Au vu des excuses publiques réclamées en profusion, Walesa s’est défendu d’être homophobe tout en refusant de demander pardon à quiconque. Lors d’une interview citée par CNN, il argua : “Tout ce que j’ai dit, c’est que les minorités, que je respecte, ne devraient pas avoir le droit d’imposer leur vision des choses à la majorité. Je pense que la plupart des Polonais me soutiennent.” Une vision nébuleuse que l’on ne peut s’empêcher de mettre en perspective avec les propos récents du président polonais -au titre actuellement en jeu - Andrzej Duda. Ce dernier avait soutenu ce 13 juin 2020 que le mouvement LGBT était une « idéologie », considérée comme du « néo-bolchévisme ».

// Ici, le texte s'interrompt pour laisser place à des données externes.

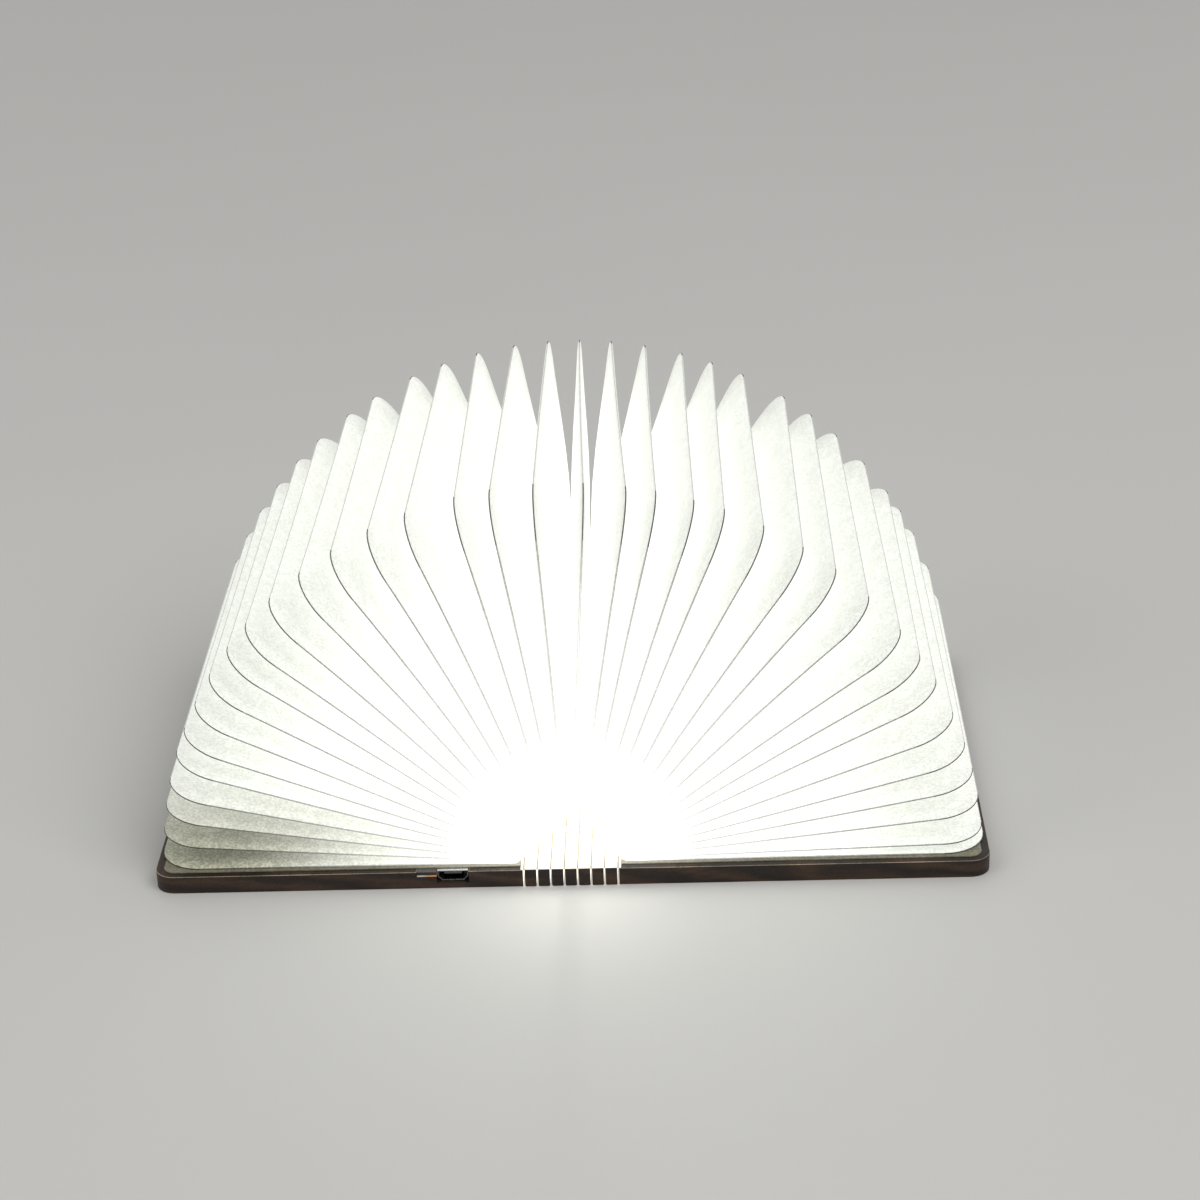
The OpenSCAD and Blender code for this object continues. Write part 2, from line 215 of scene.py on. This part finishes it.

A l’heure actuelle, Lech Walesa demeure dans le cœur des polonais tout comme à l’international, l’emblème de la bataille ayant mené à la chute en Pologne du régime communiste. Sa réputation a néanmoins été ternie par les scandales. Ses propos gauches sur twitter, son vocabulaire peu élaboré et ses apparitions malencontreuses semblent, pour l’opinion publique, déplacées et d’un autre temps. Son passé glorieux fait face à un monde contemporain dont il a du mal à cerner les enjeux.
Quant à la remise en question de ses actes héroïques, il serait judicieux de se demander si le problème ne se nicherait pas au cœur du statut de héros lui-même. A regarder Gandhi en Inde, Atatürk en Turquie ou Charles de Gaulle en France, il semble difficile de ne conférer que des actes altruiste à un homme, aussi grand puisse-t-il être. Modifier le statut de héros, tenant plus du fantastique que de la réalité, permettrait d’avoir une vision d’entrée plus lucide sur l’Histoire et ses acteurs.